To reflect the one-off earnings impact of EUR100 million from the strike in the second quarter, the group has adjusted its 2015 guidance, with the EBIT for the full year now expected to reach between EUR2.95 billion and EUR3.1 billion. The previous forecast had been between EUR3.05 billion and EUR3.2 billion.

“After the successful execution of Strategy 2015, the current year represents a year of transition. In the second quarter we worked very hard and took important steps towards the successful implementation of our Strategy 2020. With that, we want to ensure the long-term, profitable growth of the Group.,” said Frank Appel, group CEO.

To achieve this, he said they have had to sustain some short-term impact on their results, but Appel said “we are convinced that these measures will contribute to accelerated earnings growth in the next year and enable us to achieve all our targets set for 2016 and beyond.”

The postal segment is expected to generate operating earnings of at least EUR1.2 billion in 2015, while the forecast of EUR2.1 billion to EUR2.25 billion in EBIT for the DHL divisions remains unchanged.

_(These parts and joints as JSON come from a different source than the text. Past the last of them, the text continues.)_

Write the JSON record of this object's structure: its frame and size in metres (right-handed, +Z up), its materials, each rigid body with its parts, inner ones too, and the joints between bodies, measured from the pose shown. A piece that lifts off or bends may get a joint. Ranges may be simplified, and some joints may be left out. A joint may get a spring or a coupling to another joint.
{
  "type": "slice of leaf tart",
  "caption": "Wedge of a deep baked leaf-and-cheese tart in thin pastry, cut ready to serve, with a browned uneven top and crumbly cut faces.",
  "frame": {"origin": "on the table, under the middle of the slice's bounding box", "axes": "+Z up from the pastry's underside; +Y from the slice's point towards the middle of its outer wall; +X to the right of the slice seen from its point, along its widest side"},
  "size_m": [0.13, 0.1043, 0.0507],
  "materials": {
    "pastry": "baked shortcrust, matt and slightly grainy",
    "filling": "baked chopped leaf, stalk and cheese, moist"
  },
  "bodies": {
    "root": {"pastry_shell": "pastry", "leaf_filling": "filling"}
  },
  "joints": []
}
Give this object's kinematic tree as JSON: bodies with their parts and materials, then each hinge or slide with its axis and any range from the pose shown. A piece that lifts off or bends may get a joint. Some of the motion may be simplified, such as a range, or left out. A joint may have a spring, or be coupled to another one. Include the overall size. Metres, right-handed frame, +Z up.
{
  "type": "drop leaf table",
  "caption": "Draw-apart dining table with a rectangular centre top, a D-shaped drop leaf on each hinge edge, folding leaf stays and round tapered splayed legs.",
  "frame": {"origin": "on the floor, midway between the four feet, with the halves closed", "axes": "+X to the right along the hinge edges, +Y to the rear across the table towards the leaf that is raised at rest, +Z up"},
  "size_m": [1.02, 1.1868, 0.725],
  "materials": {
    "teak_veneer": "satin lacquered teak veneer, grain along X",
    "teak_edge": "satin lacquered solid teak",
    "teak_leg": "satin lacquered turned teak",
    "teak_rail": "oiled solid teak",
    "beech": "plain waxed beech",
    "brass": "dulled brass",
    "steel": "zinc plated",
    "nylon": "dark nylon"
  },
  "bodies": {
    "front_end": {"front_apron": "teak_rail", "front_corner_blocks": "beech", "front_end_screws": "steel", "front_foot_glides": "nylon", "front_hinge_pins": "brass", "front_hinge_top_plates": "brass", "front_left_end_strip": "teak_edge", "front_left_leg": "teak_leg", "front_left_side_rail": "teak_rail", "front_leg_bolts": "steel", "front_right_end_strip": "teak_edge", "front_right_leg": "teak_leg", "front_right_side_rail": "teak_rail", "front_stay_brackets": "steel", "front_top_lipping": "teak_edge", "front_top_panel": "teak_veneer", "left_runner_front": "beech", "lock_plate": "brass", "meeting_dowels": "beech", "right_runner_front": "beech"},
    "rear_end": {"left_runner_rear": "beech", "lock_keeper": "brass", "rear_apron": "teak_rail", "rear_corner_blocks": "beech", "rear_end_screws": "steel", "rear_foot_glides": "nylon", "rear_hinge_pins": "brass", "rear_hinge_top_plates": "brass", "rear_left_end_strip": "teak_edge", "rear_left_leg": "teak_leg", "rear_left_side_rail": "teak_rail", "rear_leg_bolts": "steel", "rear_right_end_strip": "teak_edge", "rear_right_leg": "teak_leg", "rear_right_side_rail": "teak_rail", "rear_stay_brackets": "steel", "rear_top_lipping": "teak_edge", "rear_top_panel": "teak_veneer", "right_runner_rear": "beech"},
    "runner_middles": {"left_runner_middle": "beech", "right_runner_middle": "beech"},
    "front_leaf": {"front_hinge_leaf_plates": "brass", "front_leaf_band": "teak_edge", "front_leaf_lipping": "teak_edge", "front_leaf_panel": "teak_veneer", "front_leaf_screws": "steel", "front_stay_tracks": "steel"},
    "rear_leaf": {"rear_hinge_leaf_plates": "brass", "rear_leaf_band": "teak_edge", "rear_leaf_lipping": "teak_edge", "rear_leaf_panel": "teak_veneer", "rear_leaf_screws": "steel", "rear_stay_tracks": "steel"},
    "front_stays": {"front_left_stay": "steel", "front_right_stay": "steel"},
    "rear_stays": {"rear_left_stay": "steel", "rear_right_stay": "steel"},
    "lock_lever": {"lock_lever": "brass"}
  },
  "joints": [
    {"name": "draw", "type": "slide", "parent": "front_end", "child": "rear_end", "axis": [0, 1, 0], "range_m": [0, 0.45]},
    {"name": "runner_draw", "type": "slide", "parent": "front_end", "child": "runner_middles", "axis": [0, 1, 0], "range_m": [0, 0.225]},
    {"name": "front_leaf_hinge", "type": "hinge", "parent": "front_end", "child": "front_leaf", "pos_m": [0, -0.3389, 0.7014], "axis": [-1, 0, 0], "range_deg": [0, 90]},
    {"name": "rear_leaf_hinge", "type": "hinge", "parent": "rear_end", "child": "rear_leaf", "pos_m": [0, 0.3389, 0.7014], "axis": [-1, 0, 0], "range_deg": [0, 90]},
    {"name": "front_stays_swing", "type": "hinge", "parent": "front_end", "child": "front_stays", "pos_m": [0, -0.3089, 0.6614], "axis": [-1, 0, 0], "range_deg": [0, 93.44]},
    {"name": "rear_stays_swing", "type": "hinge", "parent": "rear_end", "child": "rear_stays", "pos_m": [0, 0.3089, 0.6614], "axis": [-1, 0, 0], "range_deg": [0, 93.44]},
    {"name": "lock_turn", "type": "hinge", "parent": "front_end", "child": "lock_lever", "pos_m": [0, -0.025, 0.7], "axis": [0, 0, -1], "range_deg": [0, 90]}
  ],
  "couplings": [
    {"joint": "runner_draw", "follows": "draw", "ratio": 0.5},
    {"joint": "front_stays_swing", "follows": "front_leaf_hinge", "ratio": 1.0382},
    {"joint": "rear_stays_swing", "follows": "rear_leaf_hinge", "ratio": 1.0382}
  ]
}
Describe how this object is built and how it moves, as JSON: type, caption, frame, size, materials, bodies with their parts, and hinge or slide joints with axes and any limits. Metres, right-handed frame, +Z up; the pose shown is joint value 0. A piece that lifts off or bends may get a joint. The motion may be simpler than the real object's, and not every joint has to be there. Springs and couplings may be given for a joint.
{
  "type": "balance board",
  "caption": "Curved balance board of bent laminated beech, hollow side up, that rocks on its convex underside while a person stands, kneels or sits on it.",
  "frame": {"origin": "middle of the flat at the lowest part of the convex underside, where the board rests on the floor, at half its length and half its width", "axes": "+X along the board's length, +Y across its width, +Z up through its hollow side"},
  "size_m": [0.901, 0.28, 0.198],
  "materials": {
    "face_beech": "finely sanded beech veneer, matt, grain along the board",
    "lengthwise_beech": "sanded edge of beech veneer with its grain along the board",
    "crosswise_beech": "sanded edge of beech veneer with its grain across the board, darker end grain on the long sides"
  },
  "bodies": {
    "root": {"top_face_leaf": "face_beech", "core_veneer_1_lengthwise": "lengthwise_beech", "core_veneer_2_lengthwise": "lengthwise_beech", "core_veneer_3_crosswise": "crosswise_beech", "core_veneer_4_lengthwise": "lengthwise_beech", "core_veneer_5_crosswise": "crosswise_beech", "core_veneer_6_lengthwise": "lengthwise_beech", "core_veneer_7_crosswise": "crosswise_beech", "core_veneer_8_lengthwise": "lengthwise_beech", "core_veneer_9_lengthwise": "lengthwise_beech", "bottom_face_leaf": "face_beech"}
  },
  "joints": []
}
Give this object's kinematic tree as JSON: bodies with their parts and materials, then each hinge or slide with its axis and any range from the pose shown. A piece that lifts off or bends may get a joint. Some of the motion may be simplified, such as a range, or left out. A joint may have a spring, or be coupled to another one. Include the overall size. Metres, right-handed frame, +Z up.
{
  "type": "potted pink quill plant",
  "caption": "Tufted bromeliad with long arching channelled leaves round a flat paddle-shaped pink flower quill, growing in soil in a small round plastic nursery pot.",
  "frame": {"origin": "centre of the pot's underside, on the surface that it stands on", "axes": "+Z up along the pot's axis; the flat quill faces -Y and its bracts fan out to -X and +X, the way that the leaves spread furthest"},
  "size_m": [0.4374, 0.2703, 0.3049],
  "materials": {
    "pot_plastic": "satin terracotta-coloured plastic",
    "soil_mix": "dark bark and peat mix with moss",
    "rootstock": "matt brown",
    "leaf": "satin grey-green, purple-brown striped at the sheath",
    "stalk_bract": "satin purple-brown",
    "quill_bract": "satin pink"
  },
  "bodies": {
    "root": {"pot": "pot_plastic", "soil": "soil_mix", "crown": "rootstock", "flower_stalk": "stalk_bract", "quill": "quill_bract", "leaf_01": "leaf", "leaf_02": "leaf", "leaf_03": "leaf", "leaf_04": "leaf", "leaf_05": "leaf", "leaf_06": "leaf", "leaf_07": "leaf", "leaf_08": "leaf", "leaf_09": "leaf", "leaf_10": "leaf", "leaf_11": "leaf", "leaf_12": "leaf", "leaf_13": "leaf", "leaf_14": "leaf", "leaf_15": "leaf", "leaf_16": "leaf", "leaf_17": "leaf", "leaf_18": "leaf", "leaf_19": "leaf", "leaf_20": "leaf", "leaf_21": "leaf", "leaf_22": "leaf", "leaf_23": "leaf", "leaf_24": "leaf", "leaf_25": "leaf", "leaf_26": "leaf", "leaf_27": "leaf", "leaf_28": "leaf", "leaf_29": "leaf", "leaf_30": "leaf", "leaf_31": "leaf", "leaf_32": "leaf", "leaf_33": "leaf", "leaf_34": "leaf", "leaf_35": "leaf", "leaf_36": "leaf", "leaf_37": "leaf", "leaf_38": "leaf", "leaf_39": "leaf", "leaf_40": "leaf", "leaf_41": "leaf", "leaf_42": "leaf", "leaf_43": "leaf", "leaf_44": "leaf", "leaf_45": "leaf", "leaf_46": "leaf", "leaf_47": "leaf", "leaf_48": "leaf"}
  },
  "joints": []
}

For 2016, Deutsche Post DHL confirms its forecast of a rise in EBIT to between EUR3.4 billion and EUR3.7 billion. The end of the strike and the structural improvements undertaken within the individual divisions should drive a more dynamic earnings growth trend in 2016, it added.

The PeP division is expected to contribute more than EUR1.3 billion to the 2016 target and the DHL divisions between EUR2.45 billion and EUR2.75 billion.

The company continues to forecast that operating profit will increase by an average of more than 8% annually during the period from 2013 to 2020 (CAGR). The DHL divisions are expected to contribute to the improvement with average EBIT growth of 10% per year. At PeP, operating profit is expected to increase by an average of around 3% per year.

First half performance

In the first half of the year, group revenue increased by 8.1%, or about EUR2.2 billion, to EUR29.5 billion (against EUR27.3 billion in the same period last year). Adjusted for positive currency effects, revenues increased 1.3% over the prior-year period. Organic revenue growth in all four divisions contributed to this increase, with lower fuel surcharges holding back stronger growth.

Group operating earnings in the first six months declined by 9.1% to EUR1.26 billion (2014: EUR1.38 billion). Reported one-time factors that impacted the second quarter also had an effect on the half-year results. Consolidated net profit was EUR821 million for the first six months, 14.7% below the prior-year level of EUR963 million).